The key, according to Dr Rohini, is ensuring that the communities are part of the process. The trenches and fences will only work with effective cooperation from local residents. And it is important that their participation is ensured by the forest department, conservationists and other decision-makers.
“The solar fences are quite effective in a lot of areas to keep the elephants away. However, in many instances, where the fencing doesn’t work, it is not just the government that can be blamed. People also should actively take part in ensuring these fences are functioning fine. Instead, what happens is that fences get damaged as farmers try to pass their cattle through it. Wherever there is a participatory approach, I see great progress. When the people, along with responsible authorities, are also made stakeholders to the process,” she explains.
And the media plays a big role in the mitigation. “What can bring all the stakeholders together? Media reports. But unfortunately, it continues to be one-sided and counter-productive,” adds Dr Rohini.
While environmental journalism tends to focus on shrinking forest sizes and threats to wildlife, it is important that the human side is also covered, according to Anoop. Sitting in urban spaces, one would not understand how difficult it is to live in a conflict zone.
“Yes, the elephant is a critical species and is endangered and there is no justifying unnatural deaths,” he says. “But to just talk about it from an ecological point of view isn’t correct.
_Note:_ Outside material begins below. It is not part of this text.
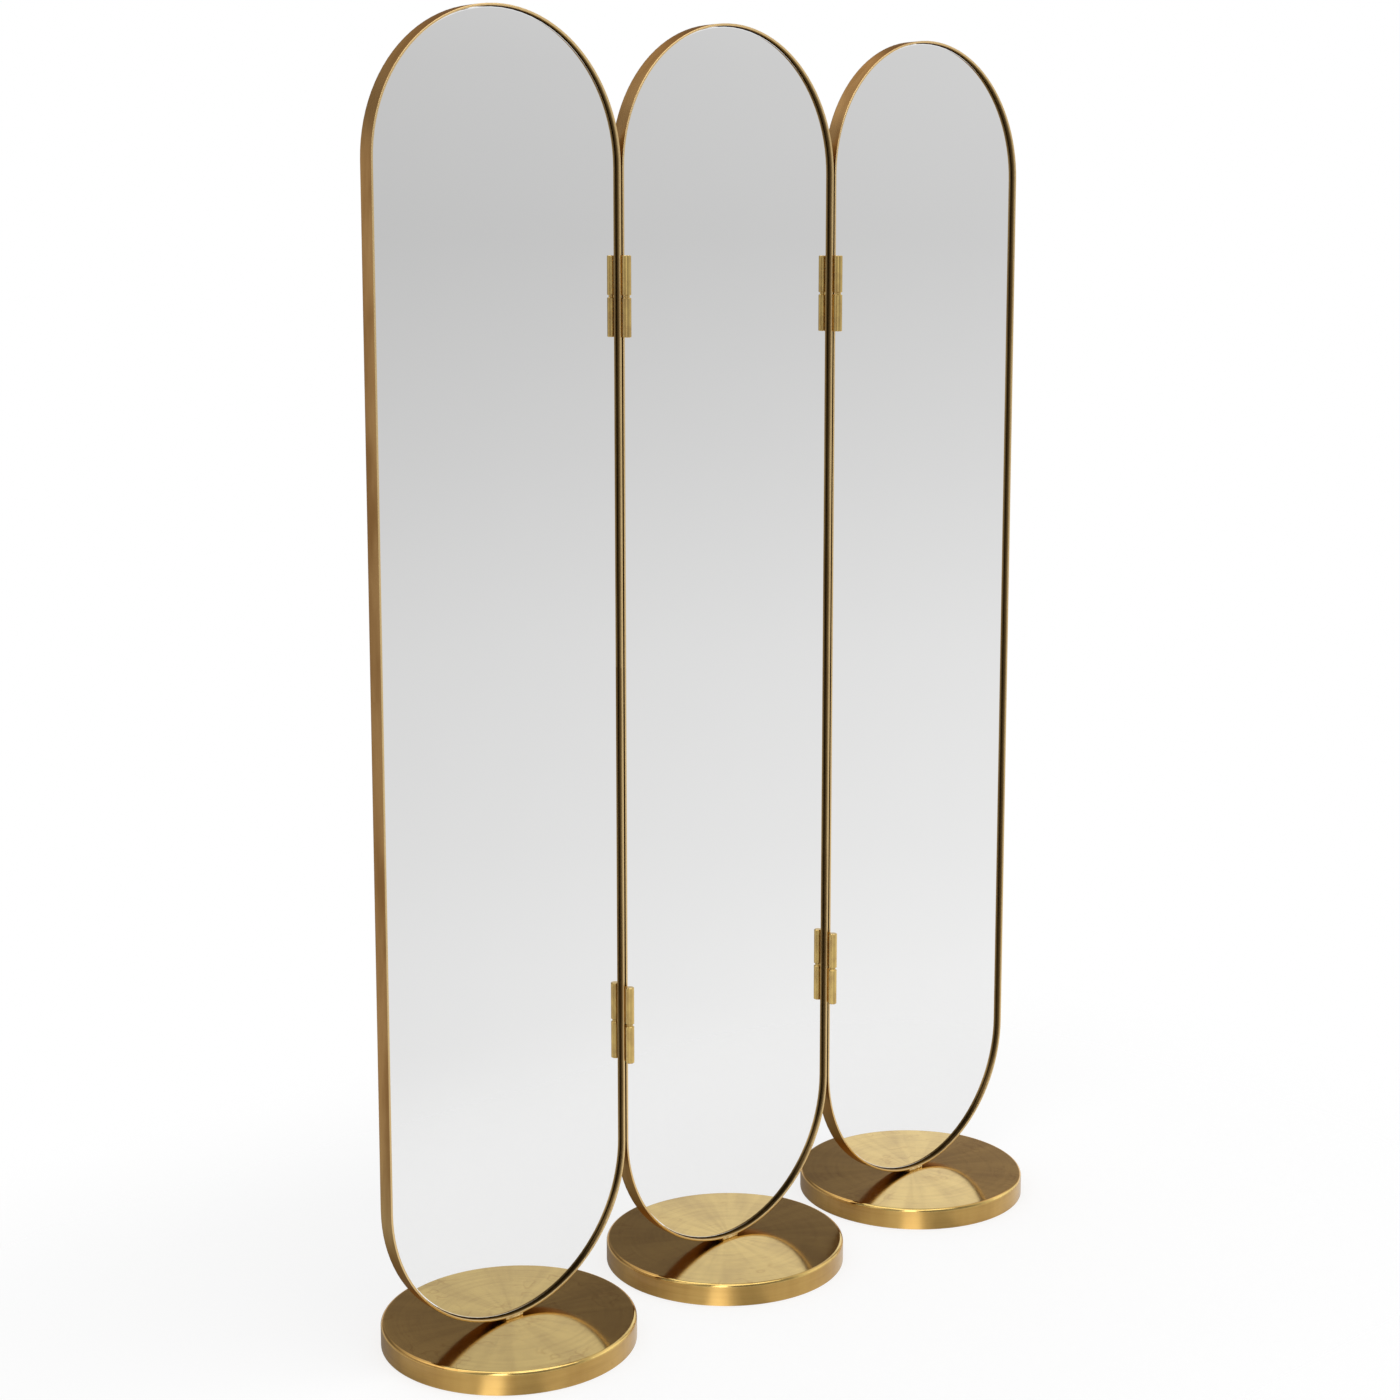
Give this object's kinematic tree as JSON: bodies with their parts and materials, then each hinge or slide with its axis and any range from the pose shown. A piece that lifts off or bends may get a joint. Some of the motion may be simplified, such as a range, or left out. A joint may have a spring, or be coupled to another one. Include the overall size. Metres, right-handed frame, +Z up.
{
  "type": "folding room divider screen",
  "caption": "Free-standing folding screen of tall mirrors with half-round ends in thin brass-coloured strip frames, each on a round base, joined by barrel hinges.",
  "frame": {"origin": "on the floor, under the centre of the middle panel's round base, with the panels opened out flat", "axes": "+Z up; the mirrors face -Y, so -Y is the front; +X runs along the row of panels, to the right as seen from the front"},
  "size_m": [1.205, 0.35, 1.7839],
  "materials": {
    "frame_brass": "satin brushed, lightly aged, lacquered",
    "base_brass": "spun with fine circular brushing, lightly aged, lacquered",
    "hinge_brass": "turned, satin",
    "foot_brass": "ground bright beside the weld",
    "mirror": "silvered float glass with a narrow polished bevel",
    "backing_board": "fibreboard, painted matt charcoal",
    "foam_tape": "foam mounting tape",
    "zinc_screws": "bright zinc plated",
    "hinge_pin_steel": "ground steel",
    "cast_iron": "as cast, painted",
    "floor_pad": "matt soft pad"
  },
  "bodies": {
    "panel_left": {"frame_upper_left": "frame_brass", "frame_lower_left": "frame_brass", "mirror_left": "mirror", "mirror_tape_left": "foam_tape", "backing_board_left": "backing_board", "board_tabs_left": "frame_brass", "tab_screws_left": "zinc_screws", "leaf_screws_left": "hinge_brass", "foot_left": "foot_brass", "foot_bolt_left": "zinc_screws", "foot_washer_left": "zinc_screws", "base_cover_left": "base_brass", "base_weight_left": "cast_iron", "base_pad_left": "floor_pad", "hinge_outer_half_upper_left": "hinge_brass", "hinge_outer_half_lower_left": "hinge_brass"},
    "panel_middle": {"frame_upper_middle": "frame_brass", "frame_lower_middle": "frame_brass", "mirror_middle": "mirror", "mirror_tape_middle": "foam_tape", "backing_board_middle": "backing_board", "board_tabs_middle": "frame_brass", "tab_screws_middle": "zinc_screws", "leaf_screws_middle": "hinge_brass", "foot_middle": "foot_brass", "foot_bolt_middle": "zinc_screws", "foot_washer_middle": "zinc_screws", "base_cover_middle": "base_brass", "base_weight_middle": "cast_iron", "base_pad_middle": "floor_pad", "hinge_middle_half_upper_left": "hinge_brass", "hinge_pin_upper_left": "hinge_pin_steel", "hinge_washer_upper_left": "hinge_brass", "hinge_middle_half_upper_right": "hinge_brass", "hinge_pin_upper_right": "hinge_pin_steel", "hinge_washer_upper_right": "hinge_brass", "hinge_middle_half_lower_left": "hinge_brass", "hinge_pin_lower_left": "hinge_pin_steel", "hinge_washer_lower_left": "hinge_brass", "hinge_middle_half_lower_right": "hinge_brass", "hinge_pin_lower_right": "hinge_pin_steel", "hinge_washer_lower_right": "hinge_brass"},
    "panel_right": {"frame_upper_right": "frame_brass", "frame_lower_right": "frame_brass", "mirror_right": "mirror", "mirror_tape_right": "foam_tape", "backing_board_right": "backing_board", "board_tabs_right": "frame_brass", "tab_screws_right": "zinc_screws", "leaf_screws_right": "hinge_brass", "foot_right": "foot_brass", "foot_bolt_right": "zinc_screws", "foot_washer_right": "zinc_screws", "base_cover_right": "base_brass", "base_weight_right": "cast_iron", "base_pad_right": "floor_pad", "hinge_outer_half_upper_right": "hinge_brass", "hinge_outer_half_lower_right": "hinge_brass"}
  },
  "joints": [
    {"name": "fold_left", "type": "hinge", "parent": "panel_middle", "child": "panel_left", "pos_m": [-0.20125, -0.0215, 0.9065], "axis": [0, 0, 1], "range_deg": [0, 70]},
    {"name": "fold_right", "type": "hinge", "parent": "panel_middle", "child": "panel_right", "pos_m": [0.20125, -0.0215, 0.9065], "axis": [0, 0, -1], "range_deg": [0, 70]}
  ]
}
Technically this is happening outside the forest boundaries. It is, therefore, a social problem as well. The psychological impact of fear, the economic burden on farmers losing their crops are all not problems that we can turn a blind eye to.”
The death of the elephant and the subsequent reactions have once again shown how wildlife-human conflict reporting desperately needs to be multidisciplinary. News channels might conveniently edit their content, but the initial reports and the reactions it invoked would have pressurized the forest officials into taking rash decisions that could end up hurting their relationship with the communities.